Datadog Boosts AI Query Agent Accuracy by 59% with LLM Autoresearch

Datadog Boosts AI Query Agent Accuracy by 59% with LLM Auto research

What if an AI agent could run your experiments while you sleep? That is exactly what Datadog’s Database Monitoring team did, and the results are turning heads across the AI development community.

The team used Andrej Karpathy’s autoresearch tool alongside Datadog LLM Observability Experiments to autonomously run 23 experiments overnight. The goal was to improve an AI-powered SQL query optimization agent. They succeeded. The agent’s precision score jumped from P=0.54 to P=0.86 to a 59% leap, without human intervention between sessions.

The challenge, however, started much earlier. Datadog’s Database Monitoring (DBM) product already uses a precise, rule-based heuristic engine for query optimization. That engine scores P=0.903 on precision. The team then wondered: could an AI agent catch the patterns the engine misses?

When they fed an LLM a zero-shot prompt, no domain rules, just “analyze this SQL”, the agent found far more patterns. Still, nearly half its suggestions were wrong. Recall was strong at R=0.90, but precision collapsed to P=0.54. The task, therefore, became teaching the agent to be more precise without losing its breadth.

To do that properly, the team first built a solid evaluation dataset. They created 100 test cases across five categories: rewrites, missing indexes, anti-patterns, maintenance, and schema changes. Thirty percent of those cases were negative examples, queries that needed no optimization at all. They then configured precision, recall, and F1 evaluators using the LLM Observability SDK.

Next came the autoresearch loop. Instead of designing each experiment manually, the team wrote a HANDOFF.md document defining goals, error analysis, and next hypotheses. A coding agent read the handoff, designed experiments, ran them via LLM Observability Experiments, analyzed per-case failures, and updated the handoff for the next session. The loop ran roughly four to eight experiments per session, fully automated.

The experiments ran in three phases. In Phase 1, the agent iterated on prompts and tool descriptions using Claude Sonnet 4.6. Requiring the model to cite tool evidence before suggesting optimizations such as referencing explain plan costs or schema indexes, pushed precision from 0.54 to 0.83 almost immediately. Adding three worked examples of what not to optimize then pushed precision further to 0.878 while holding recall at 0.858.

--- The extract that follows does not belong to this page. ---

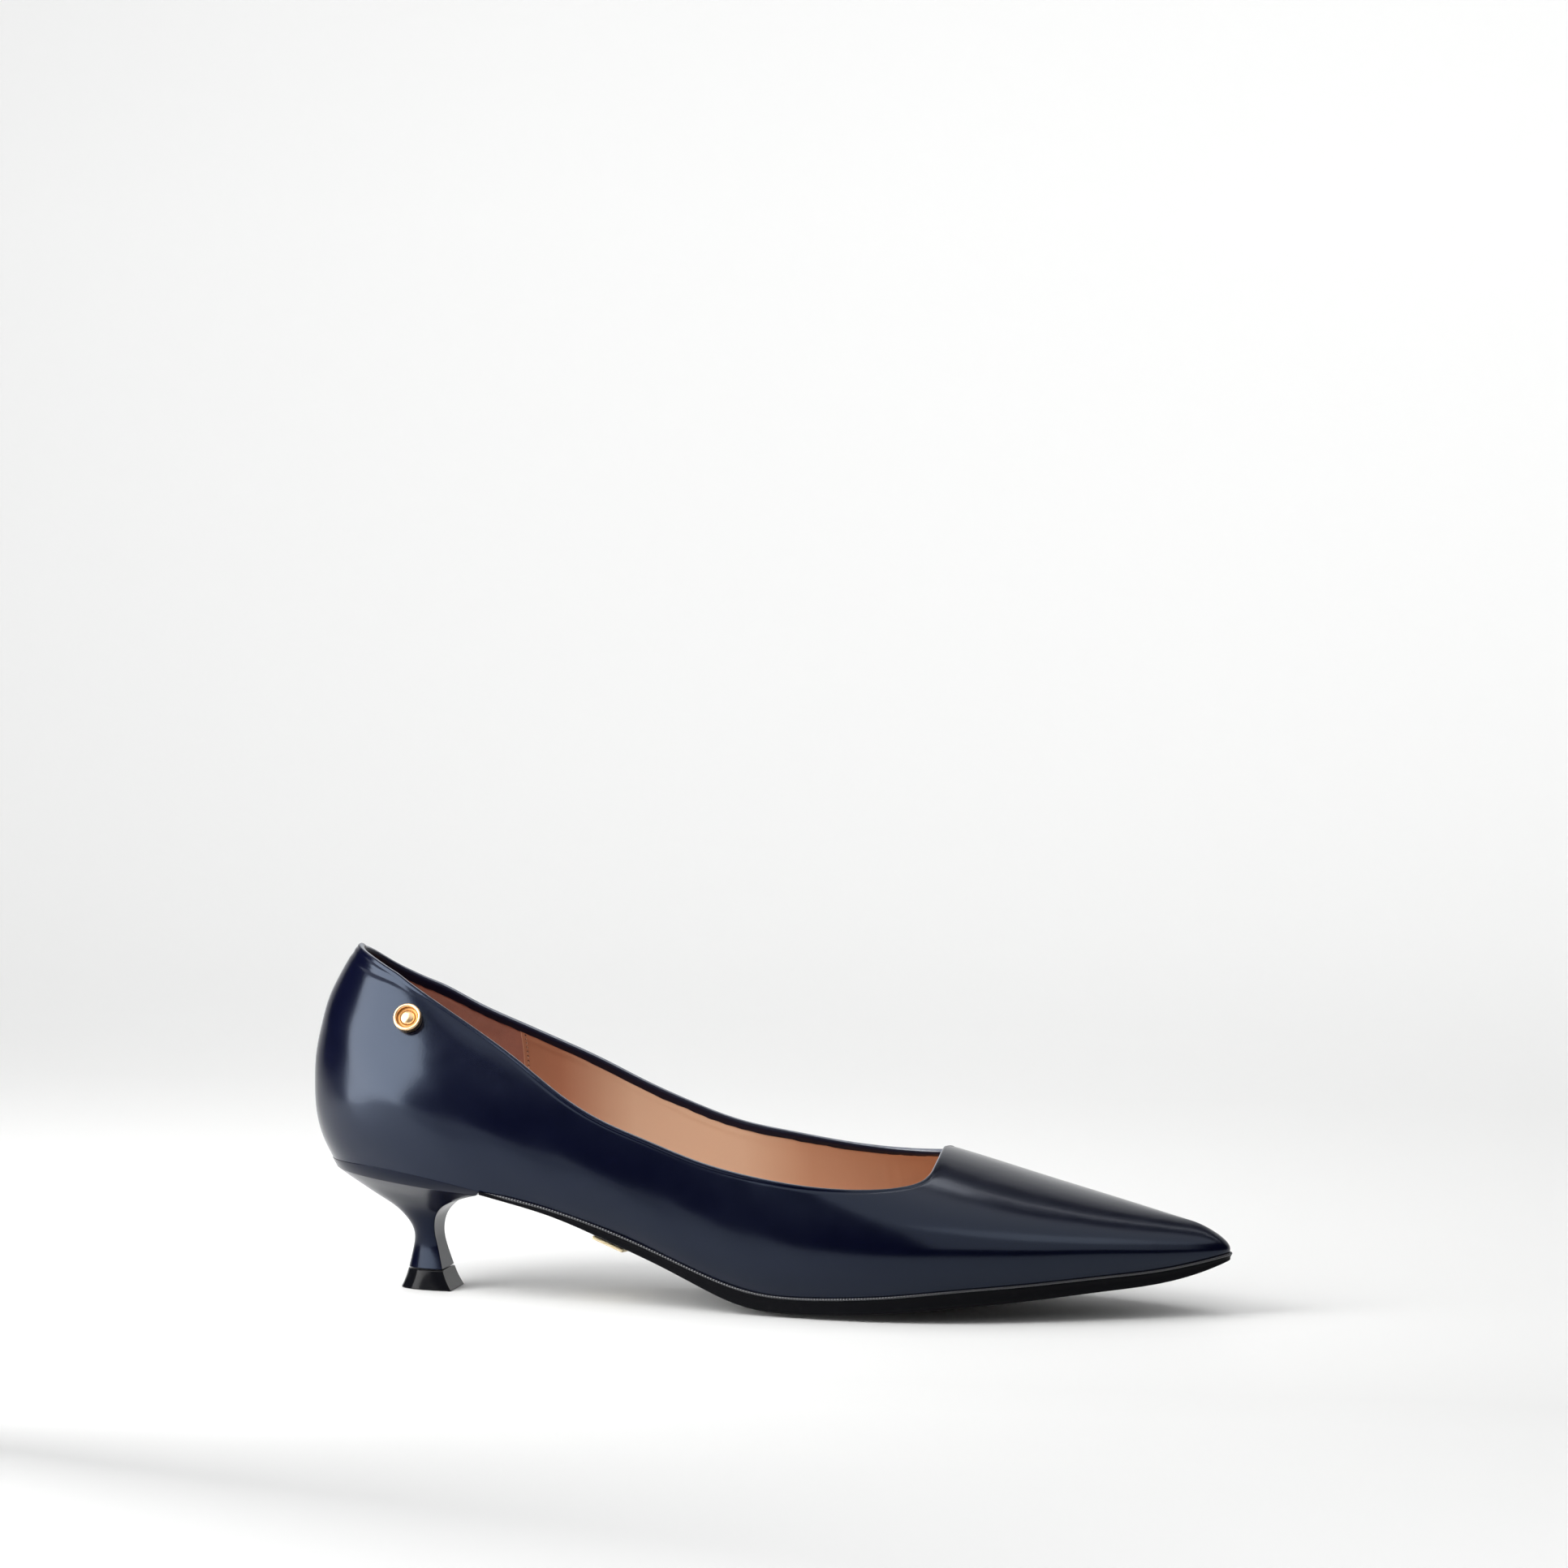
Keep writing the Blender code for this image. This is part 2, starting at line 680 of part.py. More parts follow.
def build_heel(material):
    """Heel: a cup under the seat that draws in to a slim neck with a flat breast."""
    turns = heel_turns()
    joint = TIP_HEIGHT + GAP

    def seat_level(x, run):
        return feather_height(x / SOLE_LENGTH) - GAP

    rings = [heel_ring(SEAT_RIM, 1.0, turns, seat_level)]
    for back, back_level, front, front_level, width, seat in HEEL:
        def neck_level(x, run, low=back_level, high=front_level):
            return joint + (HEEL_HEIGHT - joint) * (low + (high - low) * run)
        rings.append(heel_ring((back, front, width), seat, turns, neck_level))
    verts, faces, count = stack(rings)
    lines = []
    for step in range(NECK_ARC):
        start = verts[step]
        stop = verts[count - 1 - step]
        line = [step]
        for part in range(1, CROSS_STEPS):
            share = part / CROSS_STEPS
            place = start + (stop - start) * share
            place[2] = last_bottom(place[0] / SOLE_LENGTH, share) - GAP
            line.append(len(verts))
            verts.append(place)
        line.append(count - 1 - step)
        lines.append(line)
    for near, far in zip(lines, lines[1:]):
        for part in range(CROSS_STEPS):
            faces.append((near[part], near[part + 1], far[part + 1], far[part]))
    for part in range(CROSS_STEPS):
        faces.append((lines[-1][part], lines[-1][part + 1], NECK_ARC))
    faces.append(tuple(lines[0]) + (2 * count - 1, count))
    return new_object("heel", verts, faces, material)


def build_tip(material):
    """Top piece under the heel, flat on the floor."""
    turns = heel_turns()
    rings = []
    for back, front, width, level in TIP:
        height = TIP_HEIGHT * level

        def level_of(x, run, height=height):
            return height
        rings.append(heel_ring((back, front, width), 0.0, turns, level_of))
    verts, faces, count = stack(rings)
    faces.append((count - 1, 0, count, 2 * count - 1))
    faces.append(tuple(range(count)))
    return new_object("heel_tip", verts, faces, material)


def build_badge(material):
    """Round badge on the outer side of the counter: rim, recess and a low plain dome."""
    turn = turn_of(BADGE_PLACE[0])
    rise = rise_at(turn, OUTER, lambda along: BADGE_PLACE[1])
    out = Vector(last_normal(turn, OUTER, rise))
    seat = Vector(last_point(turn, OUTER, rise)) + out * GAP
    frame = Matrix.Translation(seat) @ out.to_track_quat("Z", "Y").to_matrix().to_4x4()
    rings = []
    for radius, height in BADGE_PROFILE:
        ring = []
        for step in range(BADGE_STEPS):
            angle = 2 * math.pi * step / BADGE_STEPS
            reach = BADGE_RADIUS * radius
            place = frame @ Vector((reach * math.cos(angle), reach * math.sin(angle),
                                    BADGE_HEIGHT * height))
            ring.append(np.array(place))
        rings.append(ring)
    verts = [point for ring in rings for point in ring]
    faces = []
    for number in range(len(rings) - 1):
        low = number * BADGE_STEPS
        for i in range(BADGE_STEPS):
            j = (i + 1) % BADGE_STEPS
            faces.append((low + i, low + j, low + BADGE_STEPS + j, low + BADGE_STEPS + i))
    faces.append(tuple(range(BADGE_STEPS)))
    faces.append(tuple(range(len(verts) - BADGE_STEPS, len(verts))))
    return new_object("badge", verts, faces, material)


def build_plate(material):
    """Plain plate under the waist, bent to the crown of the sole."""
    verts = []
    layers = []
    for drop in (GAP, GAP + PLATE_THICKNESS):
        grid = []
        for i in range(PLATE_STEPS + 1):
            x = SOLE_LENGTH * PLATE_PLACE[0] + PLATE_LENGTH * (i / PLATE_STEPS - 0.5)
            turn = turn_of(x / SOLE_LENGTH)
            outer = plan_point(turn, OUTER)[1]
            inner = plan_point(turn, INNER)[1]
            line = []
            for j in range(PLATE_STEPS + 1):
                y = BALL_WIDTH * PLATE_PLACE[1] + PLATE_WIDTH * (j / PLATE_STEPS - 0.5)
                share = (y - outer) / (inner - outer)
                line.append(len(verts))
                verts.append(np.array([x, y, sole_under(x / SOLE_LENGTH, share) - drop]))
            grid.append(line)
        layers.append(grid)
    faces = []
    for grid in layers:
        for i in range(PLATE_STEPS):
            for j in range(PLATE_STEPS):
                faces.append((grid[i][j], grid[i + 1][j], grid[i + 1][j + 1], grid[i][j + 1]))
    high, low = layers
    last = PLATE_STEPS
    for i in range(PLATE_STEPS):
        for j in (0, last):
            faces.append((high[i][j], high[i + 1][j], low[i + 1][j], low[i][j]))
            faces.append((high[j][i], high[j][i + 1], low[j][i + 1], low[j][i]))
    return new_object("waist_plate", verts, faces, material)


def centre_shoe():
    """Middle of the shoe's length and width over the origin."""
    places = np.array([vert.co for item in bpy.data.objects for vert in item.data.vertices])
    middle = (places.min(axis=0) + places.max(axis=0)) / 2
    for item in bpy.data.objects:
        item.data.transform(Matrix.Translation((-middle[0], -middle[1], 0.0)))
    return middle


def main():
    for item in list(bpy.data.objects):
        bpy.data.objects.remove(item)
    leather = new_material("navy_leather", (0.012, 0.017, 0.055), 0.22, 0.0)
    lining = new_material("tan_lining", (0.62, 0.33, 0.22), 0.6, 0.0)
    rubber = new_material("black_sole", (0.012, 0.012, 0.014), 0.4, 0.0)
    lacquer = new_material("navy_heel", (0.010, 0.015, 0.050), 0.14, 0.0)
    gilt = new_material("gilt_metal", (0.78, 0.56, 0.26), 0.25, 1.0)
    build_upper(leather)
    build_insole(lining)
    build_outsole(rubber)
    build_heel(lacquer)
    build_tip(rubber)
    build_badge(gilt)
    build_plate(gilt)
    return centre_shoe()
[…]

Phase 2 focused on compressing the gains into the smaller, cheaper Claude Haiku 4.5 model. A straightforward prompt transfer failed. So instead, the team applied a knowledge distillation approach. They compared Sonnet and Haiku traces on the same cases and found that Haiku was confusing missing indexes with stale statistics. They extracted four examples from Sonnet’s correct reasoning and embedded them into Haiku’s prompt. Both precision and recall improved as a result.

Even so, the results still fell just short of the team’s target of P≥0.85. The autoresearch driver then proposed a two-pass solution. a high-recall detector followed by a surgical verifier. After three iterations to calibrate the verifier’s aggressiveness, the final blind evaluation on 50 unseen cases landed at P=0.860, R=0.823, and F1=0.803.

Across 23 experiments, the autoresearch agent kept 17 improvements and discarded 6. Every experiment was recorded as a structured object in LLM Observability Experiments, complete with its hypothesis, configuration, and per-case results. That meant no scattered notes, no lost context between sessions, and no “I think we tried that” moments.

The methodology, notably, is not limited to SQL optimization. Any AI agent with an evaluation dataset, a task function, and measurable evaluators can be iterated the same way. Datadog’s LLM Observability now includes a free tier for the first 40,000 LLM spans, making this kind of LLM experimentation autoresearch accessible to teams of all sizes.

For teams still managing experiment history in terminal logs and half-remembered chats, this result makes a compelling case for infrastructure-driven AI research.